Enfin, le plus connu des programmes de recrutement chinois, appelé « programme des 1 000 talents », se mêle aux politiques d’influence et d’espionnage. Ainsi, « des chercheurs qui sont passés par ces programmes peuvent devenir dépendants de la Chine, que ce soit au niveau financier ou professionnel, et devenir des relais d’influence », alertent les sénateurs.

Dans ce contexte, pourtant, seulement une dizaine de cas auraient fait l’objet d’un signalement dit « sérieux » de tentative d’influence en 2020, selon les données communiquées à la mission d’information par les établissements d’enseignement supérieur. Les « points de fragilité » le plus souvent identifiés sont les conventions passées avec les établissements étrangers et l’origine des financements obtenus par les doctorants et postdoctorants.

Seuil de vigilance trop bas

La mission sénatoriale s’est aussi intéressée au dispositif interministériel de protection du patrimoine scientifique et technique de la nation. Il est dirigé au sein de chaque ministère par un haut fonctionnaire de défense et de sécurité qui anime un réseau de fonctionnaires de sécurité et de défense au niveau des établissements. Les sénateurs regrettent que le seuil de vigilance « ne s’applique qu’à des risques très élevés de captation de savoirs et savoir-faire (intérêts économiques et militaires, prolifération et terrorisme) », ignorant les nouvelles stratégies d’influence qui ciblent les sciences humaines et sociales et qui « restent largement sous les radars des institutions académiques et judiciaires ».

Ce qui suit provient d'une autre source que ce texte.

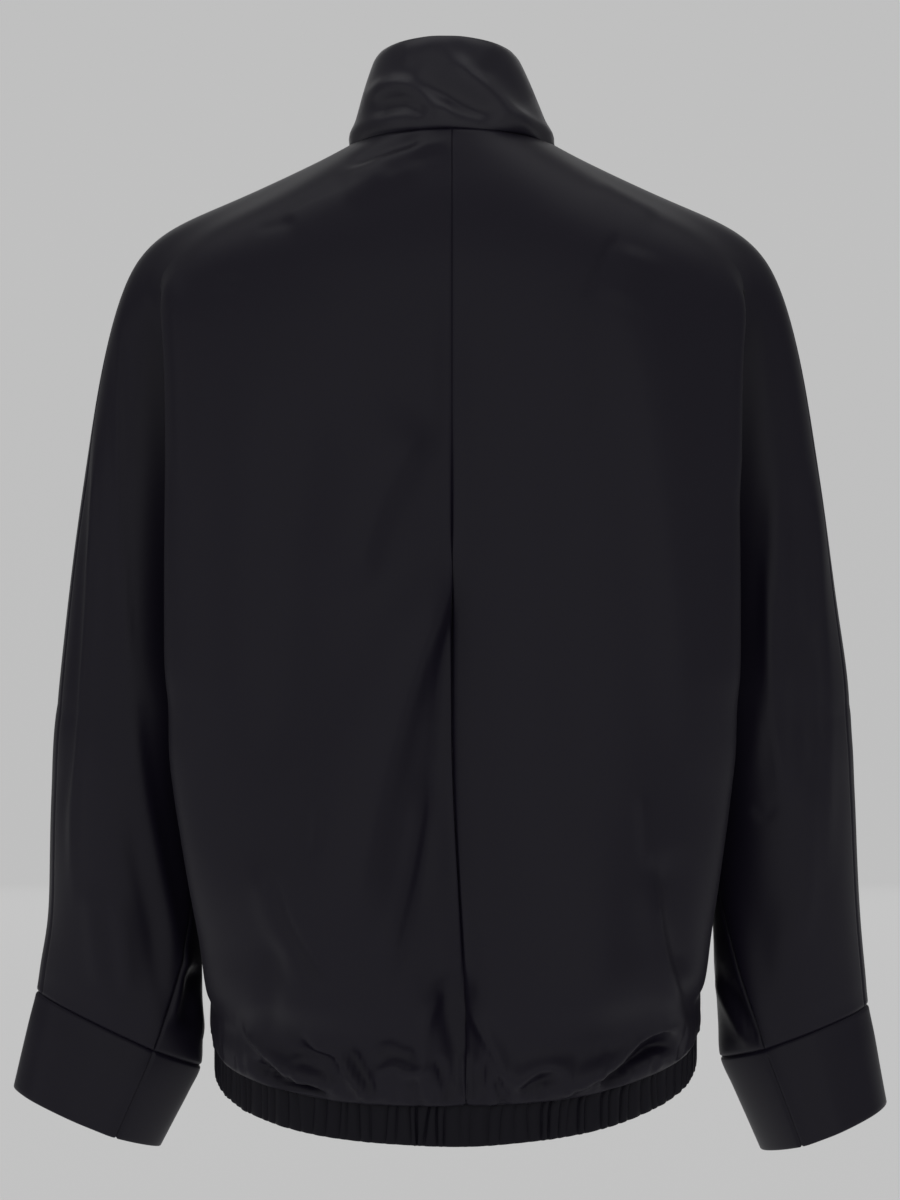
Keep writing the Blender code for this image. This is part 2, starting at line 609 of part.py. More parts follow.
def loft(name, sections):
    """A closed solid through equal, closed sections, its ends capped."""
    work = bmesh.new()
    rings = [[work.verts.new(point) for point in section] for section in sections]
    count = len(rings[0])
    for above, below in zip(rings, rings[1:]):
        for number in range(count):
            following = (number + 1) % count
            work.faces.new([above[number], above[following], below[following], below[number]])
    work.faces.new(list(reversed(rings[0])))
    work.faces.new(rings[-1])
    bmesh.ops.triangulate(work, faces=work.faces[:], quad_method="FIXED")
    bmesh.ops.recalc_face_normals(work, faces=work.faces[:])
    return finish_mesh(name, work, ZIP_CREASE_ANGLE)


# ---------------------------------------------------------------- waistband
def hem_polyline(rows):
    """The waistband's seam from the left front's edge round the back to the right front's edge."""
    left = [vert.co.copy() for vert in reversed(rows["left"]["body"][-1])]
    right = [vert.co.copy() for vert in rows["right"]["body"][-1][1:]]
    return left + right


def resample(points, count):
    """count + 1 points, evenly spaced along a polyline."""
    lengths = np.concatenate([[0.0], np.cumsum([(b - a).length for a, b in zip(points, points[1:])])])
    places = np.linspace(0.0, lengths[-1], count + 1)
    axes = [np.interp(places, lengths, [point[axis] for point in points]) for axis in range(3)]
    return [Vector(point) for point in zip(*axes)]


def ruche_lift(column):
    """How far a column of the waistband stands out; the ruches are a little uneven."""
    ruche = column // len(RUCHE_PROFILE)
    share = RUCHE_MEAN + sum(height * math.sin(pace * ruche + start)
                             for height, pace, start in RUCHE_WAVES)
    return RUCHE_HEIGHT * share * RUCHE_PROFILE[column % len(RUCHE_PROFILE)]


def build_waistband(rows):
    columns = RUCHE_COUNT * len(RUCHE_PROFILE)
    seam = resample(hem_polyline(rows), columns)
    drops = (SEAM_GAP, RUCHE_START, BAND_HEIGHT)
    shell = bmesh.new()
    grid = [[shell.verts.new(point - Vector((0, 0, drop))) for point in seam] for drop in drops]
    for above, below in zip(grid, grid[1:]):
        for column in range(columns):
            shell.faces.new([above[column + 1], above[column], below[column], below[column + 1]])
    bmesh.ops.triangulate(shell, faces=shell.faces[:], quad_method="FIXED")
    number_elements(shell)
    lifts = {vert: ruche_lift(column) for row in grid[1:] for column, vert in enumerate(row)}
    waistband = wall_from_patch("waistband", shell.faces, DOUBLE_WALL, lambda vert: lifts.get(vert, 0.0))
    shell.free()
    return waistband


# ---------------------------------------------------------------- zip
def zip_path(rows, side):
    """Places down one front's edge: the edge, its outward direction, and the same at the facing."""
    side_rows = rows[side]
    levels = side_rows["collar"] + side_rows["upper"] + [side_rows["split"]] + side_rows["body"][1:]
    path = [(row[-1].co, row[-1].normal, row[-2].co, row[-2].normal) for row in levels]
    edge, facing = path[-1][0], path[-1][2]
    foot = Vector((0, 0, -BAND_HEIGHT))
    forward = Vector((0, -1, 0))
    path[-1] = (edge, forward, facing, forward)
    path.append((edge + foot, forward, facing + foot, forward))
    return path


def cut_path(path, from_top, from_foot):
    """The path without its first and last stretches."""
    def shortened(places, length):
        while (places[1][0] - places[0][0]).length < length:
            length -= (places[1][0] - places[0][0]).length
            places = places[1:]
        share = length / (places[1][0] - places[0][0]).length
        return [tuple(a.lerp(b, share) for a, b in zip(places[0], places[1]))] + places[1:]

    trimmed = shortened(path, from_top)
    return shortened(trimmed[::-1], from_foot)[::-1]


def build_tape(path, side):
    """The woven tape under one front's edge, from the collar's top to the waistband's foot."""
    sections = []
    for edge, edge_out, facing, facing_out in cut_path(path, ZIP_END_INSET, ZIP_END_INSET):
        section = []
        for depth in (TAPE_FRONT_DEPTH, TAPE_BACK_DEPTH):
            under_edge = edge - edge_out * depth
            inner = Vector((TAPE_INNER_X * SIDES[side], under_edge.y, under_edge.z))
            under_facing = facing - facing_out * depth
            strip = [inner, under_edge, under_facing]
            section += strip if depth == TAPE_FRONT_DEPTH else strip[::-1]
        sections.append(section)
    return loft("zip_tape_" + side, sections)


def build_chain(path, side):
    """A plain bar along the tape's inner edge, where the teeth of one side are."""
    top = ZIP_END_INSET + SLIDER_POST_LENGTH + SEAM_GAP
    foot = ZIP_END_INSET + BOX_SIZE.z + SEAM_GAP
    sections = []
    for edge, edge_out, _, _ in cut_path(path, top, foot):
        corners = [(CHAIN_INNER_X, CHAIN_FRONT_DEPTH), (CHAIN_OUTER_X, CHAIN_FRONT_DEPTH),
                   (CHAIN_OUTER_X, CHAIN_BACK_DEPTH), (CHAIN_INNER_X, CHAIN_BACK_DEPTH)]
        section = []
        for x, depth in corners:
            place = edge - edge_out * depth
            section.append(Vector((x * SIDES[side], place.y, place.z)))
        sections.append(section)
    return loft("zip_chain_" + side, sections)


def box(name, low, high, frame, collection):
    """A box between two corners, in a frame of its own."""
    work = bmesh.new()
    bmesh.ops.create_cube(work, size=1.0)
    size = Vector(high) - Vector(low)
    bmesh.ops.scale(work, vec=size, verts=work.verts)
    bmesh.ops.translate(work, vec=(Vector(low) + Vector(high)) / 2, verts=work.verts)
    return place_mesh(name, work, frame, collection)


def cylinder_along_x(name, centre, radius, length, frame, collection, segments=16):
    work = bmesh.new()
    place = Matrix.Translation(centre) @ Matrix.Rotation(math.pi / 2, 4, "Y")
    bmesh.ops.create_cone(work, cap_ends=True, segments=segments, radius1=radius, radius2=radius,
                          depth=length, matrix=place)
    return place_mesh(name, work, frame, collection)


def place_mesh(name, work, frame, collection):
    mesh = bpy.data.meshes.new(name)
    work.to_mesh(mesh)
    work.free()
    obj = bpy.data.objects.new(name, mesh)
    obj.location = frame.to_translation()
    obj.rotation_euler = frame.to_euler()
    collection.objects.link(obj)
    if collection is guide_collection():
        obj.hide_render = True
        obj.display_type = "WIRE"
    return obj


def combine(base, operation, *others):
    """Boolean modifiers that add the other objects to the base, or cut them out of it."""
    for other in others:
        modifier = base.modifiers.new(other.name, "BOOLEAN")
        modifier.operation = operation
        modifier.object = other


def slider_frame(path):
    """The slider's own frame: origin on the cloth's outside at its top, +Z up the zip, -Y outwards."""
    top, below = path[0][0], path[1][0]
    up = (top - below).normalized()
    lean = math.atan2(up.y, up.z)
    origin = top - up * ZIP_END_INSET
    return Matrix.Translation((0, origin.y, origin.z)) @ Matrix.Rotation(-lean, 4, "X")


def build_slider(frame):
    guides = guide_collection()
    half = SLIDER_WIDTH / 2
    front = CHAIN_FRONT_DEPTH - SEAM_GAP
    back = TAPE_BACK_DEPTH + SEAM_GAP
    slider = box("zip_slider", (-half, front - SLIDER_PLATE, -SLIDER_LENGTH), (half, front, 0), frame,
                 part_collection())
    back_plate = box("slider_back_plate", (-half, back, -SLIDER_LENGTH), (half, back + SLIDER_PLATE, 0),
                     frame, guides)
    post = box("slider_post", (-SLIDER_POST_HALF_WIDTH, front - SLIDER_PLATE / 2, -SLIDER_POST_LENGTH),
               (SLIDER_POST_HALF_WIDTH, back + SLIDER_PLATE / 2, -SEAM_GAP), frame, guides)
    pin = pin_centre()
    legs = []
    for side in (-1, 1):
        middle = side * BAIL_HALF_WIDTH
        low = (middle - BAIL_THICKNESS / 2, pin.y - BAIL_THICKNESS, pin.z - BAIL_THICKNESS)
        high = (middle + BAIL_THICKNESS / 2, front - SLIDER_PLATE / 2, pin.z + BAIL_THICKNESS)
        legs.append(box("slider_leg", low, high, frame, guides))
    bar = cylinder_along_x("slider_pin", pin, BAIL_PIN_RADIUS, 2 * BAIL_HALF_WIDTH, frame, guides)
    combine(slider, "UNION", back_plate, post, *legs, bar)
    return slider


def pin_centre():
    """Where the tab's hinge pin crosses the middle of the zip, in the slider's frame."""
    front = CHAIN_FRONT_DEPTH - SEAM_GAP - SLIDER_PLATE
    return Vector((0, front - BAIL_STANDOFF, -SLIDER_LENGTH / 2))


def build_pull_tab(frame):
    """The tab, modelled about its hinge axis; it hangs down the zip."""
    guides = guide_collection()
    hinge = frame @ Matrix.Translation(pin_centre())
    half_thickness = TAB_THICKNESS / 2
    tab = cylinder_along_x("pull_tab", (0, 0, 0), TAB_EYE_RADIUS, TAB_EYE_WIDTH, hinge,
                           part_collection(), 20)
    neck = box("tab_neck", (-TAB_EYE_WIDTH / 2 + SEAM_GAP, -half_thickness, -TAB_NECK_LENGTH - MM),
               (TAB_EYE_WIDTH / 2 - SEAM_GAP, half_thickness, -TAB_HOLE_RADIUS / 2), hinge, guides)
    blade = box("tab_blade", (-TAB_WIDTH / 2, -half_thickness - SEAM_GAP, -TAB_LENGTH),
                (TAB_WIDTH / 2, half_thickness + SEAM_GAP, -TAB_NECK_LENGTH), hinge, guides)
    rounding = blade.modifiers.new("rounded", "BEVEL")
    rounding.width = TAB_ROUNDING
    rounding.segments = 2
    hole = cylinder_along_x("tab_hole", (0, 0, 0), TAB_HOLE_RADIUS, 2 * TAB_EYE_WIDTH, hinge, guides)
    combine(tab, "UNION", neck, blade)
    combine(tab, "DIFFERENCE", hole)
    return tab


def build_zip_box(path):
    edge = path[-1][0]
    frame = Matrix.Translation((0, edge.y, edge.z + ZIP_END_INSET))
    half = BOX_SIZE.x / 2
    retainer = box("zip_box", (-half, BOX_DEPTH, 0), (half, BOX_DEPTH + BOX_SIZE.y, BOX_SIZE.z), frame,
                   part_collection())
    rounding = retainer.modifiers.new("rounded", "BEVEL")
    rounding.width = BOX_ROUNDING
    rounding.segments = 2
    return retainer


# ---------------------------------------------------------------- scene
def new_collection(name):
    collection = bpy.data.collections.get(name)
    if collection is None:
        collection = bpy.data.collections.new(name)
        bpy.context.scene.collection.children.link(collection)
    return collection


def part_collection():
    return new_collection("track_jacket")


def guide_collection():
    return new_collection("guides")


def set_material(obj, colour, roughness, metallic=0.0):
    material = bpy.data.materials.new(obj.name)
    material.use_nodes = True
    shader = material.node_tree.nodes["Principled BSDF"]
    shader.inputs["Base Color"].default_value = (*colour, 1.0)
    shader.inputs["Roughness"].default_value = roughness
    shader.inputs["Metallic"].default_value = metallic
    material.diffuse_color = (*colour, 1.0)
    obj.data.materials.clear()
    obj.data.materials.append(material)


def clear_scene():
    for obj in list(bpy.data.objects):
        bpy.data.objects.remove(obj)


def main():
    clear_scene()
    shell, rows = build_shell()
    for number, name in enumerate(PIECES):
        patch = [face for face in shell.faces if face.material_index == number]
        thickness = WALL if name.startswith(("back", "front")) else DOUBLE_WALL
        set_material(wall_from_patch(name, patch, thickness), SATIN_COLOUR, SATIN_ROUGHNESS)
    set_material(build_waistband(rows), SATIN_COLOUR, RIBBED_ROUGHNESS)
    for side in SIDES:
        path = zip_path(rows, side)
        set_material(build_tape(path, side), TAPE_COLOUR, TAPE_ROUGHNESS)
        set_material(build_chain(path, side), TEETH_COLOUR, TEETH_ROUGHNESS)
    path = zip_path(rows, "left")
    frame = slider_frame(path)
    for metal_piece in (build_slider(frame), build_pull_tab(frame), build_zip_box(path)):
        set_material(metal_piece, METAL_COLOUR, METAL_ROUGHNESS, 1.0)
    shell.free()


main()
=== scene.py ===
# %% [markdown]
# # A black satin track jacket, filled out as it is worn
#
# The jacket is cut from warp-knitted satin: heavy, fluid and black, so most of what the eye sees is the way
# its soft folds catch the light. A rigid model, the frame, already gives every piece its place and size. Here
# each cloth piece is made again as a thin, creased shell on the frame's form, and the zip gets its teeth.
#
# The frame is in metres. +Z is up, the zip faces -Y, and the wearer's left is +X.

# %% Tools, units and the frame
import json
import math
from collections import namedtuple

import bmesh
import bpy
import numpy as np
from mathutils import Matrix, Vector
from mathutils.kdtree import KDTree

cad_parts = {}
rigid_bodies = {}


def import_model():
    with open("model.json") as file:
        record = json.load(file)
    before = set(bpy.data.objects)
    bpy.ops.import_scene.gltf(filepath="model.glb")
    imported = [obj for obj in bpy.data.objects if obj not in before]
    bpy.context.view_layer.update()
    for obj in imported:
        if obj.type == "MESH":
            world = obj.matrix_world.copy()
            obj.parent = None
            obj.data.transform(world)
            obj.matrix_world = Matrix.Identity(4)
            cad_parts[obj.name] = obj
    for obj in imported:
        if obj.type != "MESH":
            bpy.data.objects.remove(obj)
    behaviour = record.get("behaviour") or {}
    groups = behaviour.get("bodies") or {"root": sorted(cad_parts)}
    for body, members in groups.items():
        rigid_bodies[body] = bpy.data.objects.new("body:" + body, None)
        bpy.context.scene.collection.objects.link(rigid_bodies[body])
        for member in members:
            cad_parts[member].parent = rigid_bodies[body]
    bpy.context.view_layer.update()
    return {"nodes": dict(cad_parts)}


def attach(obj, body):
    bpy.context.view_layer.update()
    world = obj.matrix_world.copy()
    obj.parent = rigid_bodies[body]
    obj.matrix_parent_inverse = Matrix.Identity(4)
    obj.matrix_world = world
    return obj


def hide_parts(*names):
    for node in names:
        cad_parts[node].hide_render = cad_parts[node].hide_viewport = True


MM = 0.001
SIDES = {"left": 1.0, "right": -1.0}
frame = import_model()

# %% [markdown]
# ## The jacket's form, level by level
#
# A garment has no edges to measure from, so its form is described as a boat's hull is: by sections. Each one
# names the places where the cloth turns, from the centre back round the side to the zip. Between the shoulder
# and the underarm one curve goes round back, sleeve and front, because the sleeves are cut in one with the
# body. Below the underarm the body and each sleeve go on by themselves.

# %% Sections of the shoulders, from the neck seam down to the underarm, in millimetres
def table(kind, *rows):
    """Named tuples of one kind, a row each."""
    return [kind(*row) for row in rows]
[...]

Parmi 26 recommandations, la mission pousse à « élever le sujet des interférences étrangères au rang de priorité politique » en constituant un « observatoire des influences étrangères et de leurs incidences sur l’enseignement supérieur et la recherche ». Les sénateurs proposent d’instaurer l’obligation pour les chercheurs de signaler dans leurs thèses, travaux postdoctoraux et publications scientifiques les éventuelles aides directes et indirectes dont ils ont pu bénéficier de la part d’Etats extra-européens et de créer un régime de transparence sur l’origine des financements extra-européens des projets de colloques, contrats doctoraux et autres chaires.